On the other hand, David Frum wrote on The Times op-ed page on Tuesday that “much of the Democratic party, and especially its activist netroots, has decided that the way to beat Rove Republicanism is by emulating it.” If the Democratic base admires Rove, then criticisms like Kleiman’s might make Democratic partisans like Senator Clinton more, not less.
August 15, 2007, 3:17 pm
Foreign Affairs has published Rudy Giuliani’s foreign policy manifesto, “Toward a Realistic Peace.” (The magazine has published similar essays by Barack Obama, Mitt Romney, and John Edwards, with more to come from “the top U.S. presidential candidates.”)
Conservative blogger James Joyner, writing at Outside the Beltway, calls Giuliani’s essay “dangerously stupid”: “It is not particularly realistic — let alone Realist — and certainly does not contemplate peace.” He adds, “Indeed, it seems he intentionally picked out the worst parts of the foreign policies of George W. Bush, Bill Clinton, and Jimmy Carter.” Joyner, a onetime Giuliani fan, also writes:
For a time, Giuliani was my favorite of the 2008 candidates. He’s got serious executive experience, is a charismatic leader, and sufficiently moderate on the social issues that I thought he had the chance to put together a 60 percent coalition to break the polarization that has so poisoned American politics in recent years. While I disagree with him on abortion and some other issues, I was able to put that aside for a variety of practical reasons.
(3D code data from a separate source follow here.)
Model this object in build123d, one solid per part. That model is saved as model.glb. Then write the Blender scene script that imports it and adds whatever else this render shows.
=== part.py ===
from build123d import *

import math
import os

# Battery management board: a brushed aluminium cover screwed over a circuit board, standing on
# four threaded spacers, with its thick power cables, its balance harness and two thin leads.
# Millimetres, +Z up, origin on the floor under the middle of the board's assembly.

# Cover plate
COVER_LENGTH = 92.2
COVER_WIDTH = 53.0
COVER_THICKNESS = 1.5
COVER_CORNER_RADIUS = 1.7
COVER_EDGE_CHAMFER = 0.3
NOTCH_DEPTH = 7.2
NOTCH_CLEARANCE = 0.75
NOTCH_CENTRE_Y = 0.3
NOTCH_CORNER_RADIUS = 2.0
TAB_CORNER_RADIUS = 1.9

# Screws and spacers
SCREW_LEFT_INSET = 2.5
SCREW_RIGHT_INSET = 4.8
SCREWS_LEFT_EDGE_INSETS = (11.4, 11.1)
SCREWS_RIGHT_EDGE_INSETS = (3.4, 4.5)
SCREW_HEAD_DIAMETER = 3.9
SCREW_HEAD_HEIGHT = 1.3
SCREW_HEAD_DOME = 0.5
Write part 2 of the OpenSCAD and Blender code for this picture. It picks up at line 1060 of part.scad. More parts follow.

Unfortunately, the more I learn about Giuliani, the less I like him. His chief advantage, the sense that he’s a grown-up who will take a pragmatic but aggressive role in fighting the Islamist terrorists, is undermined by his unserious pandering.
The alarm first sounded for me with his politically astute but disingenuous attack on Ron Paul for his suggestion that al Qaeda hates our foreign policy, not just our freedom. I chalked that up to the necessities of politics rather than a lack of understanding of the most important national security issue of our time. The more I hear and read, though, the more I think Giuliani is either a charlatan or a simpleton. Either he’s lying to us and we therefore have no idea what his foreign policy will be or, worse, this is what he really thinks. Either way, it’s not good.
August 15, 2007, 9:52 am
Writing in The Financial Times, former Clinton strategist James Carville analyzes Karl Rove’s career: “There is no doubt that Mr Rove won elections. He has perhaps one of the most remarkable win-percentages in modern American politics.” At the same time, however, “He has lost an entire generation for the Republican party,” Carville writes. He continues:
A late July poll for Democracy Corps, a non-profit polling company, shows that a generic Democratic presidential candidate now wins voters under 30 years old by 32 percentage points. The Republican lead among younger white non-college-educated men, who supported President George W. Bush by a margin of 19 percentage points three years ago, has shrunk to 2 percentage points. Ideological divisions between the Republican party and young voters are growing. Young voters generally favour larger government providing more services, 68 per cent to 28 percent. On every issue, from the budget to national security, young voters responded overwhelmingly that Democrats would do a better job in government.
Democracy Corps is more than “a non-profit polling company”: Carville co-founded Democracy Corps in 1999 with Stanley Greenberg and Bob Shrum.